--- start of RECORD EXTRACTS ---

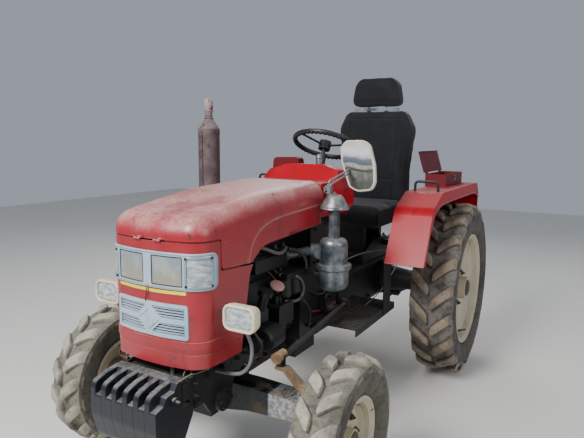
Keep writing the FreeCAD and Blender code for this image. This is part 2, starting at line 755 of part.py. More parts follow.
# Front axle: beam with a swelling for the differential, and upright kingpin housings
beam = join(
    front_slab([
        (-kingpin_y, 352, 10), (-200, 340, 40), (-90, beam_z - 66, 30), (90, beam_z - 66, 30),
        (200, 340, 40), (kingpin_y, 352, 10), (kingpin_y, 428, 10), (200, beam_z + beam_height / 2, 30),
        (-200, beam_z + beam_height / 2, 30), (-kingpin_y, 428, 10),
    ], wheelbase - beam_depth / 2, wheelbase + beam_depth / 2),
)
nose_case_rear = wheelbase - 150
nose_case = rod((nose_case_rear, 0, axle_pivot_z), (wheelbase - beam_depth / 2 + 1, 0, axle_pivot_z),
                nose_case_radius)
beam = join(beam, nose_case)
for side in (1, -1):
    housing = rod((wheelbase, side * kingpin_y, kingpin_housing_bottom),
                  (wheelbase, side * kingpin_y, kingpin_housing_top), kingpin_housing_radius)
    beam = join(beam, housing)
    beam = beam.cut(rod((wheelbase, side * kingpin_y, 300), (wheelbase, side * kingpin_y, 500),
                        kingpin_radius + shaft_gap))
    room = rod((wheelbase, side * kingpin_y, 250), (wheelbase, side * kingpin_y, kingpin_housing_bottom), 58)
    beam = beam.cut(room)
beam = beam.cut(rod((wheelbase - 1, 0, axle_pivot_z), (wheelbase + 200, 0, axle_pivot_z),
                    pivot_radius + shaft_gap))
save("front_axle", beam)

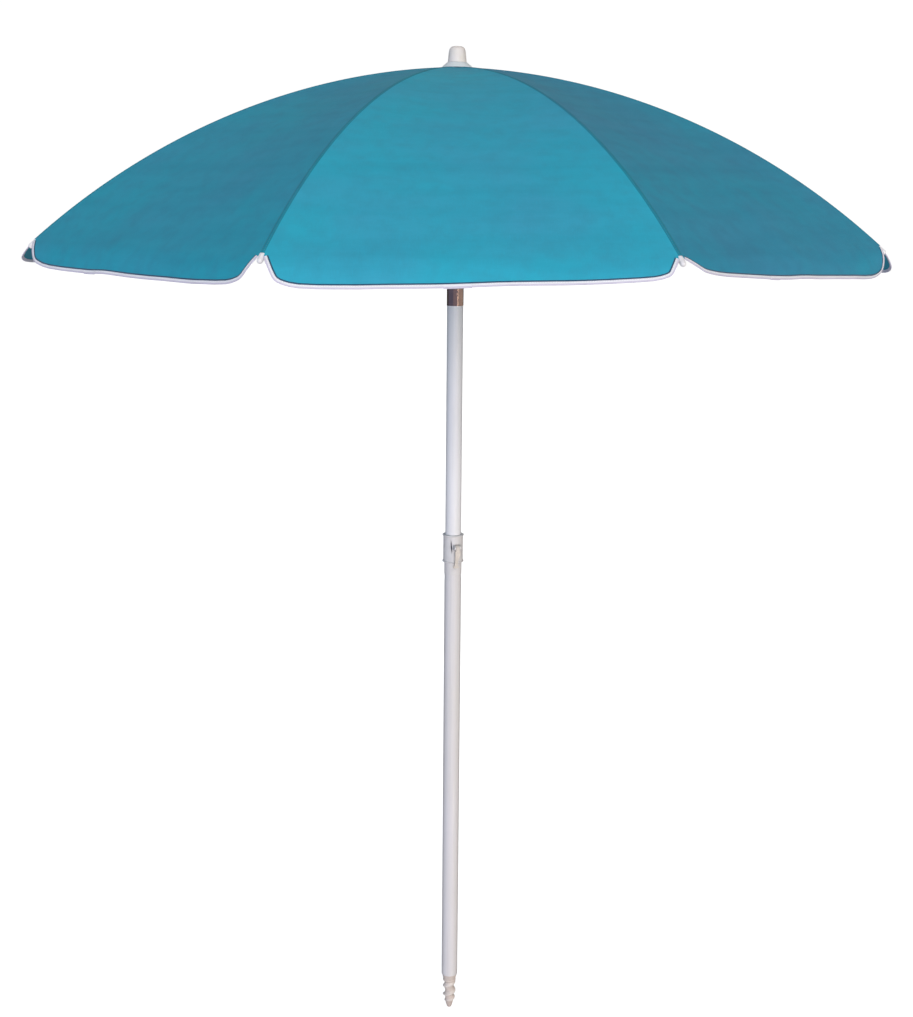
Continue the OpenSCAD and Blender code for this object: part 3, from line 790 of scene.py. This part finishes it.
def seam_piece(k, materials):
    """The felled seam where two gores meet over rib k: a raised band and two rows of stitches."""
    a = np.linspace(SEAM_FIRST, BODY - CUT_DEEP, 90)
    radius = ARC_X + BOW * np.sin(INNER_SLOPE + a / BOW)
    # places across the seam and the band's height there
    across = (-1.0, -0.94, -0.5, -0.12, 0.12, 0.5, 0.94, 1.0)
    heights = (-0.0002, 0.0002, 0.0004, 0.0006, 0.0006, 0.0004, 0.0002, -0.0002)
    lines, normals = [], []
    for place, height in zip(across, heights):
        g, end = (k - 1, 1) if place < 0 else (k, -1)
        s = end * (1 - abs(place) * SEAM_HALF / (radius * math.sin(HALF)))
        normals.append(surface_normal(g, a, s))
        lines.append(surface(g, a, s) + normals[-1] * height)
    points, normals = np.stack(lines, axis=1), np.stack(normals, axis=1)
    smooth = grid_normals(points)
    smooth = smooth * np.sign((smooth * normals).sum(-1, keepdims=True))
    uvs = np.stack(np.broadcast_arrays(np.array(across)[None] * SEAM_HALF, a[:, None]), -1)
    shape = Shape()
    shape.grid(points, smooth, uvs, flip=True)
    shape.grid(points - SEAM_UNDER * normals, -smooth, uvs)
    close_rim(shape, *points.shape[:2])
    for col in (2, 5):
        line = points[:, col] + normals[:, col] * 0.0001
        stitch_row(shape, line, normals[:, col], **SEAM_STITCH, mat=1)
    return shape.make(f"canopy_seam_{k}", materials)


TAPE_W, TAPE_T = 0.0046, 0.0005
TAPE_STITCH = {"pitch": 0.0036, "length": 0.0024, "width": 0.00045, "height": 0.0002}
LAP_STEP = 0.0009  # how far a lapped end stands out past the tape under it
STITCH_INSET = 0.0009  # from the tape's upper edge to its stitches
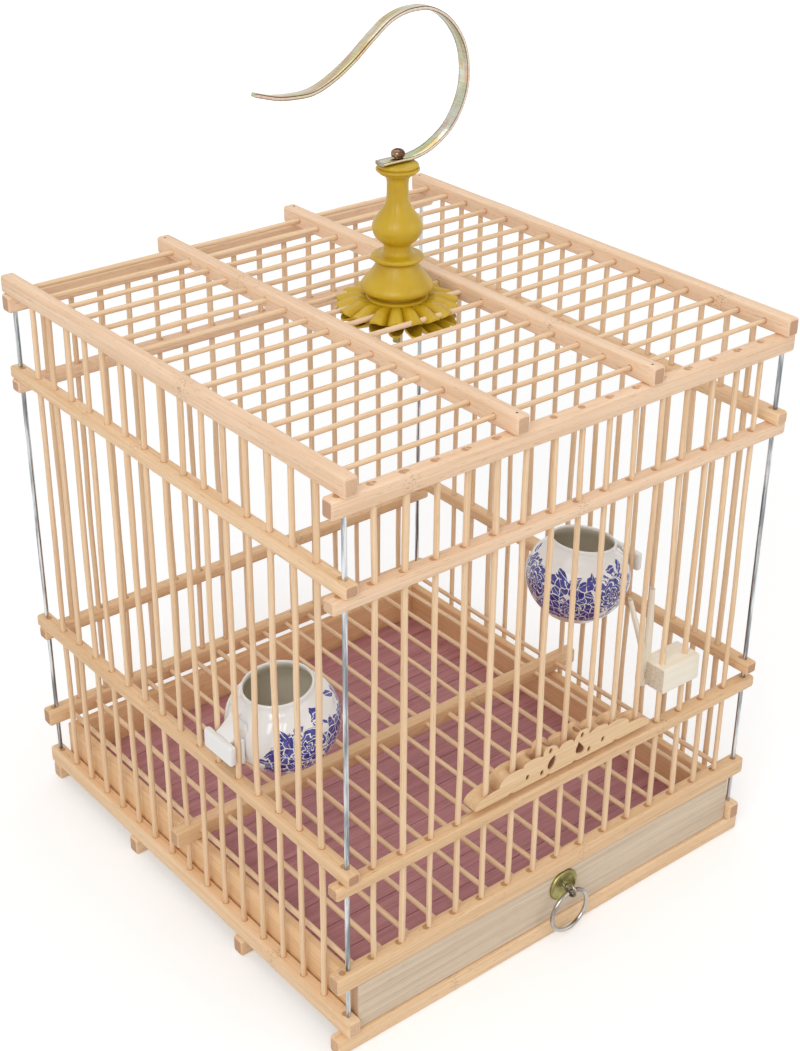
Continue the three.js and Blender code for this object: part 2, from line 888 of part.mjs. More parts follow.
// The radius that each ring follows, its share of that radius, and its share of the height
const finialShares = [
  [finialDiscRadius, 1, 0],
  [finialDiscRadius, 1, 0.027],
  [finialDiscRadius, 0.88, 0.035],
  [finialBellRadius, 0.76, 0.047],
  [finialBellRadius, 0.95, 0.064],
  [finialBellRadius, 1, 0.087],
  [finialBellRadius, 0.97, 0.113],
  [finialBellRadius, 0.78, 0.179],
  [finialBellRadius, 0.6, 0.251],
  [finialBellRadius, 0.5, 0.293],
  [finialCollarRadius, 0.94, 0.299],
  [finialCollarRadius, 1, 0.315],
  [finialCollarRadius, 0.96, 0.332],
  [finialWaistRadius, 1, 0.41],
  [finialBulbRadius, 0.72, 0.441],
  [finialBulbRadius, 0.93, 0.487],
  [finialBulbRadius, 1, 0.538],
  [finialBulbRadius, 0.95, 0.584],
  [finialBulbRadius, 0.78, 0.635],
  [finialBulbRadius, 0.58, 0.687],
  [finialNeckRadius, 1.1, 0.723],
  [finialNeckRadius, 1, 0.886],
  [finialCapRadius, 0.65, 0.914],
  [finialCapRadius, 0.92, 0.948],
  [finialCapRadius, 1, 0.968],
  [finialCapRadius, 0.9, 0.989],
  [finialCapRadius, 0.82, 1],
];

function finial() {
  const outside = finialShares.map(([radius, out, up]) => [out * radius, up * finialHeight]);
  const body = solid(turned([[0, 0], ...outside, [0, finialHeight]], finialSegments));
  const screwBoreFoot = finialHeight - screwLength;
  const screwBoreRadius = screwShankRadius + holePlay;
  const bores = [
    upright(0, 0, screwBoreFoot, finialHeight + cutOverrun, screwBoreRadius, screwSides),
    upright(0, 0, -cutOverrun, studDrop, studRadius + holePlay, screwSides),
  ];
  return without(body, bores);
}

// A petal plate: each petal rises to a crest along its middle, and a deep notch parts it from the next
const petalRingShares = [0, 1];

function petalPlate() {
  const around = petalCount * petalAngles;
  const top = [];
  const bottom = [];
  for (let i = 0; i < around; i += 1) {
    const angle = (i / around) * 2 * Math.PI;
    const swing = Math.abs(Math.cos((angle * petalCount) / 2));
    const outer = petalPlateRadius - petalScallop * swing ** notchSharpness;
    const ring = (radius, lift) => {
      top.push(radius * Math.cos(angle), radius * Math.sin(angle), petalPlateThickness + lift);
      bottom.push(radius * Math.cos(angle), radius * Math.sin(angle), lift);
    };
    ring(plateHoleRadius, 0);
    petalRingShares.forEach((share) => {
      const radius = petalHubRadius + share * (outer - petalHubRadius);
      ring(radius, share * petalCrest * (1 - swing));
    });
  }
  const rings = petalRingShares.length + 1;
  const layer = around * rings;
  const index = [];
  for (let i = 0; i < around; i += 1) {
    const next = (i + 1) % around;
    for (let j = 0; j + 1 < rings; j += 1) {
      const a = i * rings + j;
      const b = next * rings + j;
      index.push(a, a + 1, b + 1, a, b + 1, b);
      index.push(layer + a, layer + b + 1, layer + a + 1, layer + a, layer + b, layer + b + 1);
    }
    const rim = i * rings + rings - 1;
    const rimNext = next * rings + rings - 1;
    index.push(rim, layer + rim, layer + rimNext, rim, layer + rimNext, rimNext);
    const bore = i * rings;
    const boreNext = next * rings;
    index.push(bore, layer + boreNext, layer + bore, bore, boreNext, layer + boreNext);
  }
  const geometry = new THREE.BufferGeometry();
  geometry.setAttribute("position", new THREE.Float32BufferAttribute([...top, ...bottom], 3));
  geometry.setIndex(index);
  geometry.computeVertexNormals();
  return geometry;
}

bodyPiece(cage, "finial", finial(), mustardPlastic()).position.set(finialX, 0, finialBottom);
piece(cage, "upper_petals", petalPlate(), mustardPlastic()).position.set(finialX, 0, upperPlateBottom);
const lowerPetals = piece(cage, "lower_petals", petalPlate(), mustardPlastic());
lowerPetals.rotation.set(Math.PI, -lowerPlateTilt, 0);
lowerPetals.position.set(finialX, 0, lowerPlateTop);

// Clamp stud under the finial and its nut
function clampStud() {
  const low = lowerPlateBottom - studDrop;
  const high = finialBottom + studDrop - seatGap;
  return uprightGeometry(studRadius, high - low, screwSides);
}

function clampNut() {
  const cornerRadius = nutAcross / 2 / Math.cos(Math.PI / nutSides);
  const outside = uprightGeometry(cornerRadius, nutHeight, nutSides);
  const bore = uprightGeometry(studRadius + holePlay, nutHeight + 2 * cutOverrun, screwSides);
  return solid(outside).subtract(solid(bore.translate(0, 0, -cutOverrun)));
}

piece(cage, "clamp_stud", clampStud(), dullBrass()).position.set(finialX, 0, lowerPlateBottom - studDrop);
const nutBottom = lowerPlateBottom - nutDrop - nutHeight;
bodyPiece(cage, "clamp_nut", clampNut(), dullBrass()).position.set(finialX, 0, nutBottom);

// Hook: a half round steel strip, flat inside, with a tab that turns under the screw
const tabBottom = finialBottom + finialHeight + runningGap;
const tabMiddle = tabBottom + stripCrown + stripThickness / 2;
const tabTop = tabMiddle + stripThickness / 2;

// Middle line of the hook beyond its tab, as shares: right of the screw, of the bulge, or
// left of the screw, of the tip's reach; and above the tab, of the hook's rise
const hookRightShares = [
  [0.46, 0.025],
  [0.8, 0.14],
  [0.98, 0.34],
  [1, 0.53],
  [0.9, 0.72],
  [0.66, 0.89],
  [0.39, 0.985],
  [0.14, 1],
];
const hookLeftShares = [
  [0.06, 0.945],
  [0.19, 0.84],
  [0.335, 0.71],
  [0.49, 0.61],
  [0.62, 0.565],
  [0.745, 0.57],
  [0.865, 0.59],
  [1, 0.635],
];

function hookPoint(x, upShare) {
  return new THREE.Vector3(x, 0, tabMiddle + upShare * hookRise);
}

function hookPath() {
  const points = [
    hookPoint(-tabBehindScrew, 0),
    hookPoint(0, 0),
    hookPoint(tabAheadOfScrew, 0),
    ...hookRightShares.map(([out, up]) => hookPoint(out * hookBulge, up)),
    ...hookLeftShares.map(([out, up]) => hookPoint(-out * hookTipReach, up)),
  ];
  return new THREE.CatmullRomCurve3(points, false, "centripetal");
}

// The strip's section: flat towards the inside of the bend, crowned outside
function stripSection() {
  const half = stripWidth / 2;
  const inside = stripThickness / 2;
  const section = new THREE.Shape();
  section.moveTo(-inside, -half);
  section.lineTo(inside, -half);
  section.quadraticCurveTo(inside + stripCrown, -half / 2, inside + stripCrown, 0);
  section.quadraticCurveTo(inside + stripCrown, half / 2, inside, half);
  section.lineTo(-inside, half);
  section.closePath();
  return section;
}

function hook() {
  const strip = new THREE.ExtrudeGeometry(stripSection(), {
    steps: hookSteps,
    curveSegments: 2,
    extrudePath: hookPath(),
  });
  const boreRadius = screwShankRadius + screwPlay;
  const bore = upright(0, 0, tabBottom - cutOverrun, tabTop + cutOverrun, boreRadius, screwSides);
  return solid(strip).subtract(bore);
}

// The screw's head, as shares of its radius and height
const screwHeadShares = [
  [1, 0],
  [1, 0.45],
  [0.72, 0.85],
  [0, 1],
];

function hookScrew() {
  const head = screwHeadShares.map(([out, up]) => [
    out * screwHeadRadius,
    screwLength + up * screwHeadHeight,
  ]);
  const profile = [[0, 0], [screwShankRadius, 0], [screwShankRadius, screwLength], ...head];
  return turned(profile, screwSides);
}

const hookPiece = bodyPiece(cage, "hook", hook(), yellowZinc());
hookPiece.position.set(finialX, 0, 0);
const screwFoot = tabTop + runningGap - screwLength;
piece(cage, "hook_screw", hookScrew(), copperyScrew()).position.set(finialX, 0, screwFoot);

// Food clip: a block that slides on two bars beside the door, with a fork inside the cage
// The fork's outline, as shares of its reach beside the block and of its height
const forkShares = [
  [0.16, 0],
  [-0.29, 0],
  [-0.29, 0.36],
  [-1, 0.99],
  [-0.84, 1],
  [-0.07, 0.44],
  [0.03, 1],
  [0.18, 1],
  [0.29, 0.2],
];

function clipFork(low, bottom) {
  const outline = new THREE.Shape();
  outline.setFromPoints(
    forkShares.map(([out, up]) => new THREE.Vector2(out * forkReach, up * forkHeight)),
  );
  const fork = new THREE.ExtrudeGeometry(outline, { depth: forkThickness, bevelEnabled: false });
  fork.rotateX(Math.PI / 2);
  return solid(fork.translate(low, -frontY + clipBackReach, bottom));
}

function foodClip() {
  const firstBar = clipPitchCount * barPitchX;
  const secondBar = firstBar + barPitchX;
  const low = firstBar - clipRim;
  const front = -frontY - clipFrontReach;
  const bottom = waistMiddle + clipAboveWaist;
  const top = bottom + clipHeight;
  const body = block(low, secondBar + clipEdge, front, -frontY + clipBackReach, bottom, top);
  const groove = block(
    firstBar - barRadius - holePlay,
    firstBar + barRadius + holePlay,
    front - cutOverrun,
    -frontY + barRadius + holePlay,
    bottom - cutOverrun,
    top + cutOverrun,
  );
  const hole = barHole(secondBar, -frontY, bottom - cutOverrun, top + cutOverrun);
  return without(body, [groove, hole]).add(clipFork(low, bottom));
}

bodyPiece(cage, "food_clip", foodClip(), paleWood());

// The whole part, moved so that its box is centred over the origin
const part = new THREE.Group();
part.add(cage, door, drawer);
const frontReach = eyeY - eyeRadius - eyeWireRadius;
const backReach = railLengthY / 2;
part.position.y = -(frontReach + backReach) / 2;

export default part;
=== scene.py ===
"""Looks of a square bamboo bird cage: lift-up bar door, drawer, porcelain cups, finial and hook.

Metres, +Z up, the front of the cage faces -Y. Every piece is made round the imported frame.
"""
import math
import zlib

import bmesh
import bpy
import numpy as np
from mathutils import Matrix, Vector


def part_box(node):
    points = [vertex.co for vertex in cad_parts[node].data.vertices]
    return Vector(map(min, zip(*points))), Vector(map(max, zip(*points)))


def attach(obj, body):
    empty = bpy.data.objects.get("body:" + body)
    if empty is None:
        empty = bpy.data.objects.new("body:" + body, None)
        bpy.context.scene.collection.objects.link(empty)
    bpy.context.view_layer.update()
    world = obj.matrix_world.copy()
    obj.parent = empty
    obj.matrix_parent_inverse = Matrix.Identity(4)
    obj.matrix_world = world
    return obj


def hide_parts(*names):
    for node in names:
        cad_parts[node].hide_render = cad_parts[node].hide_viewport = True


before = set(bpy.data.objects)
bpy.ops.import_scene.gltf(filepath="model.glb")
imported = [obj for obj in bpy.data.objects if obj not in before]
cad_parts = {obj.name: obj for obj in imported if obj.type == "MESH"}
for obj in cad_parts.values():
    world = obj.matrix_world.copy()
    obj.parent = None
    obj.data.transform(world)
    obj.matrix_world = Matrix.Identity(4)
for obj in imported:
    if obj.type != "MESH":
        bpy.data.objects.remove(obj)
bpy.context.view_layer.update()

MM = 0.001

# Sizes of the cage that its boxes in the frame don't give
BAR_PITCH = 13.9 * MM
BAR_COUNT = 15
BAR_RADIUS = 1.25 * MM
DOOR_HALF_COUNT = 3
BAR_SEAT = 1.5 * MM
BAR_PROUD = 0.15 * MM
WAIST_HEIGHT = 5.5 * MM
WAIST_LOW = 78.8 * MM
WAIST_MIDDLE = 84.3 * MM
RIGHT_WAIST_LIFT = 3.6 * MM
ROOF_DOWEL_PITCH = 14 * MM
ROOF_DOWEL_COUNT = 16
ROOF_DOWEL_RADIUS = 1.12 * MM
FLOOR_DOWEL_COUNT = 16
FLOOR_DOWEL_RADIUS = 1.2 * MM
FLOOR_DOWEL_DROP = 3.4 * MM
RAIL_WIDTH = 6.2 * MM


def middle(node):
    """The middle of a node's box."""
    low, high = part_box(node)
    return (low + high) / 2


FLOOR_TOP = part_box("floor_beam_front")[1].z
BASE_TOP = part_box("base_rail_left")[1].z
TOP_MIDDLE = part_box("top_rail_front")[1].z
FRONT_Y = middle("top_rail_front").y
BACK_Y = middle("top_rail_back").y
SIDE_X = middle("top_rail_right").x
MID_LEFT_X = -34 * MM
CAGE_Y = middle("top_rail_right").y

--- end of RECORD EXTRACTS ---

- [EXERCISE DIRECTIONS]: Retype nothing except the lines from the line holding "obj.data.transform(world)" through the last line of the entries, both included.

- [TASK RESPONSE]:
    obj.data.transform(world)
    obj.matrix_world = Matrix.Identity(4)
for obj in imported:
    if obj.type != "MESH":
        bpy.data.objects.remove(obj)
bpy.context.view_layer.update()

MM = 0.001

# Sizes of the cage that its boxes in the frame don't give
BAR_PITCH = 13.9 * MM
BAR_COUNT = 15
BAR_RADIUS = 1.25 * MM
DOOR_HALF_COUNT = 3
BAR_SEAT = 1.5 * MM
BAR_PROUD = 0.15 * MM
WAIST_HEIGHT = 5.5 * MM
WAIST_LOW = 78.8 * MM
WAIST_MIDDLE = 84.3 * MM
RIGHT_WAIST_LIFT = 3.6 * MM
ROOF_DOWEL_PITCH = 14 * MM
ROOF_DOWEL_COUNT = 16
ROOF_DOWEL_RADIUS = 1.12 * MM
FLOOR_DOWEL_COUNT = 16
FLOOR_DOWEL_RADIUS = 1.2 * MM
FLOOR_DOWEL_DROP = 3.4 * MM
RAIL_WIDTH = 6.2 * MM


def middle(node):
    """The middle of a node's box."""
    low, high = part_box(node)
    return (low + high) / 2


FLOOR_TOP = part_box("floor_beam_front")[1].z
BASE_TOP = part_box("base_rail_left")[1].z
TOP_MIDDLE = part_box("top_rail_front")[1].z
FRONT_Y = middle("top_rail_front").y
BACK_Y = middle("top_rail_back").y
SIDE_X = middle("top_rail_right").x
MID_LEFT_X = -34 * MM
CAGE_Y = middle("top_rail_right").y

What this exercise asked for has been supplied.